Every brand of salt water system will come with a guideline for how much salt to add to your pool. Additionally there are online resources from some of the big salt system manufacturers to help you calculate how much salt you should add to hit your desired range:
Pentair Pool Salinity Calculator
CSG Network Water Salinity Calculator
The most important thing that you might overlook when calculating how much salt to add to your pool is what your current salt level is. A swimming pool does not have zero salt. It already has a salt level anywhere from a few hundred up to a thousand or more parts per million of salt. This is from the sanitizers that you have been using in your pool up until now. This is significant because if you add too much salt to your pool there is no way to resolve the problem other than to drain away some of your pool water and refill with fresh water with a lower salt level.

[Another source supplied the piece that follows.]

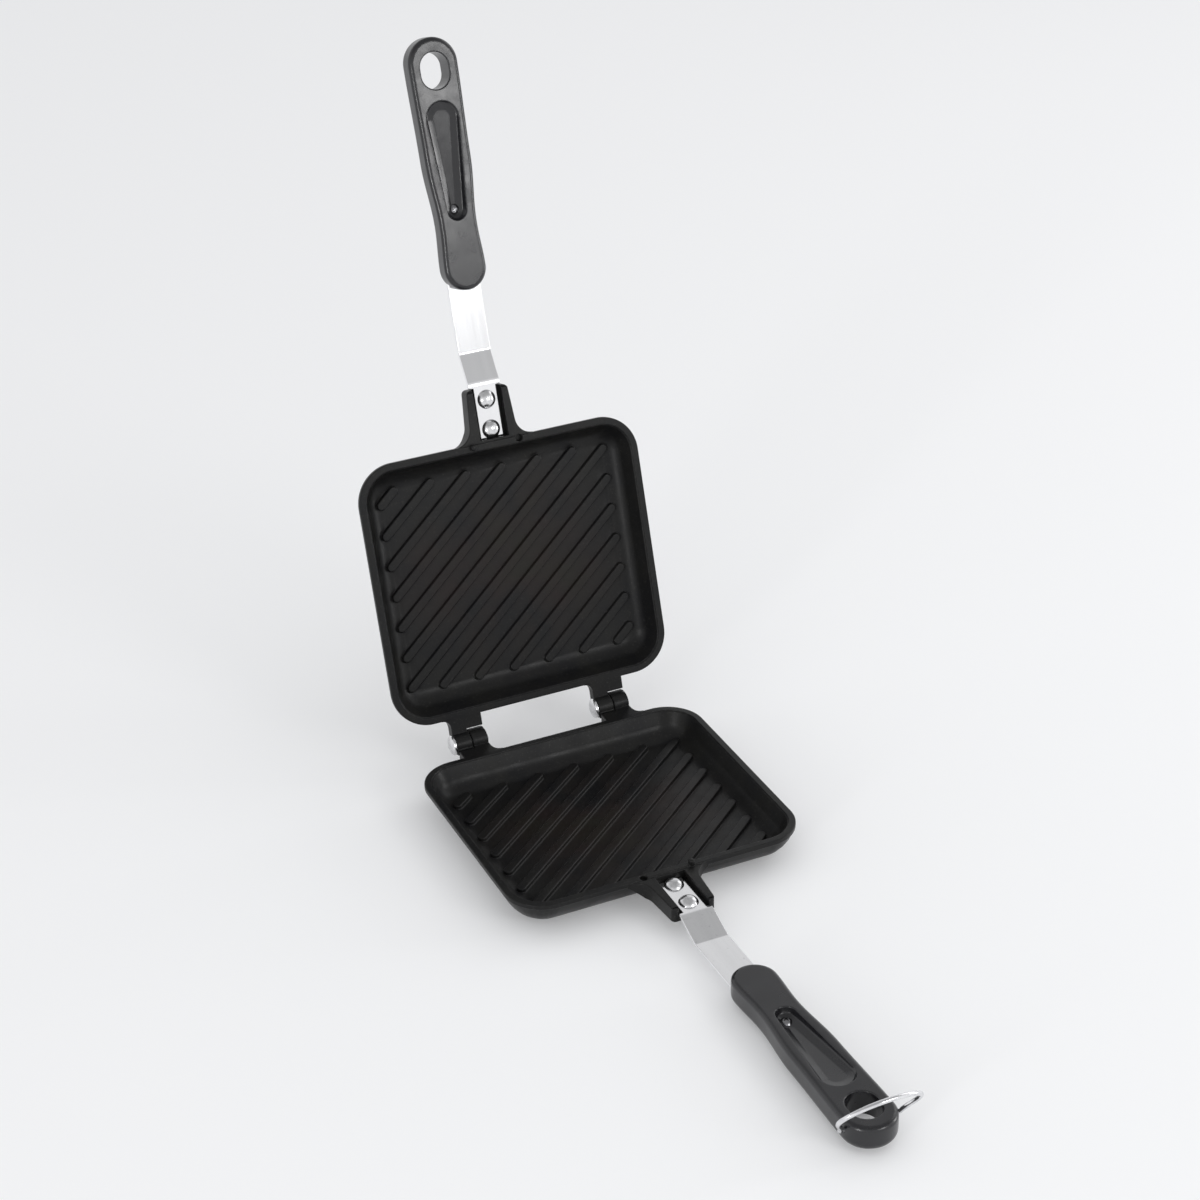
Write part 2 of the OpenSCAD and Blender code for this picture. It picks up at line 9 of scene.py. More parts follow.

When you add to this the sheer amount of salt you need to add to a swimming pool to raise the level to 3000+ parts per million, you certainly do not want to use any more salt than you need to. Many pool owners are surprised to learn that an average pool may need anywhere from 350 pounds to 1000 pounds of pure salt. If you need that much salt that is going to take significant effort to go and purchase and lug all the way back to your pool location. Save yourself the extra work and money and be sure to test the salt level in your pool to determine your baseline sodium reading before you calculate how much more salt you will need to add.